The IBM 8100 Information System, announced Oct. 3, 1978, was at one time IBM’s principal distributed processing engine, providing local processing capability under two incompatible operating systems (DPPX and DPCX) and was a follow-on to the IBM 3790.

The 8100, when used with the Distributed Processing Programming Executive (DPPX), was intended to provide turnkey distributed processing capabilities in a centrally controlled and managed network.

It never saw much success—one anonymous source, according to PC Magazine, called it a "boat anchor"—and became moribund when host-based networks went out of fashion.
This, coupled with IBM's recognition that they had too many hardware and
software systems with similar processing power and function,
led to announcement in March 1986 that the 8100 line
would not be expanded and a new System/370 compatible processor line, ES/9370,
would be provided to replace it.
In March 1987, IBM announced that it intended to provide in 1989
a version of DPPX/SP that would run on the new ES/9370.
A formal announcement followed in March 1988
of DPPX/370, a version of DPPX that executed on the
ES/9370 family of processors.
DPPX/370 was made available to customers in December 1988.

DPCX (Distributed Processing Control eXecutive) was mainly to support a word processing system, Distributed Office Support Facility (DOSF).

==Architecture==
The 8100 was a 32-bit processor, but its instruction set
reveals its lineage as the culmination of a line of
so-called Universal Controller processors internally designated
UC0 (8-bit), UC.5 (16-bit) and UC1 (32-bit).
Each processor carried along the instruction set and architecture
of the smaller processors,
allowing programs written for a smaller processor to run on a larger one
without change.

The 8100 had another interesting distinction in being one of the first commercially available systems to have a network with characteristics of what we now call local area networks, in particular the mechanism of packet passing. It was called the "8100 Loop" or "R-Loop" and it supported various attached terminals (such as the 3104), printers (such as the free-standing 3268-1) and other devices. Topologically this arranged terminals in a ring, with redundant sets of wires which allowed for a break in the wire to be tolerated simply by "turning back" the data on each side of the break.
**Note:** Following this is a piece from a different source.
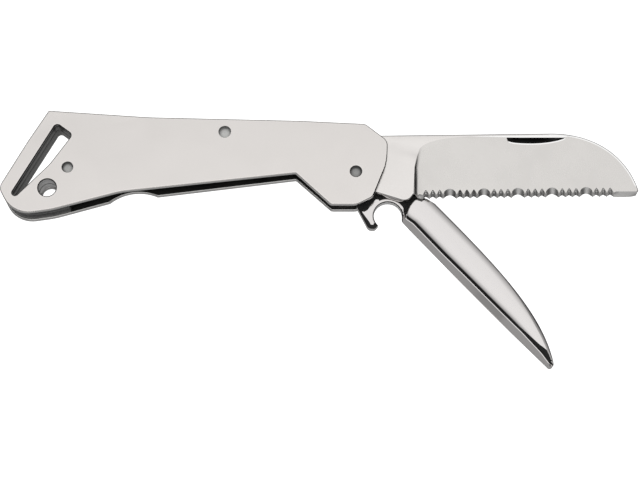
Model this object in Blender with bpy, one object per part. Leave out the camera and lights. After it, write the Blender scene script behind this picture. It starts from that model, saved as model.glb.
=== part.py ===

The 8100 also supported an "intelligent" terminal called the 8775 (which shared the same case as the 3279 colour display terminal for IBM's mainframes and, like the 3279 was designed at IBM's UK Development Lab at Hursley Park, England) which was the first to ship with the ability to download its functionality from the host computer to which it was attached.

==Product range==
- 8130 (various models) - Processor unit
- 8140 (various models) - Processor unit
- 8150 (various models) - Processor unit
- 8101 - External disk unit
- 8809 - External tape unit

What was notable about the machines was that they were designed to be "office-friendly", not requiring special power supplies or cooling systems, and running quietly. Their size also made them attractive in this environment.

==Post mortem==
In 1983, Computer Automation, Inc. offered a trade-in program for IBM 8100 users, in exchange for a CA-Syfa system. The offer was to accommodate those who purchased "two or three" 8100s for program development, and encountered too many obstacles.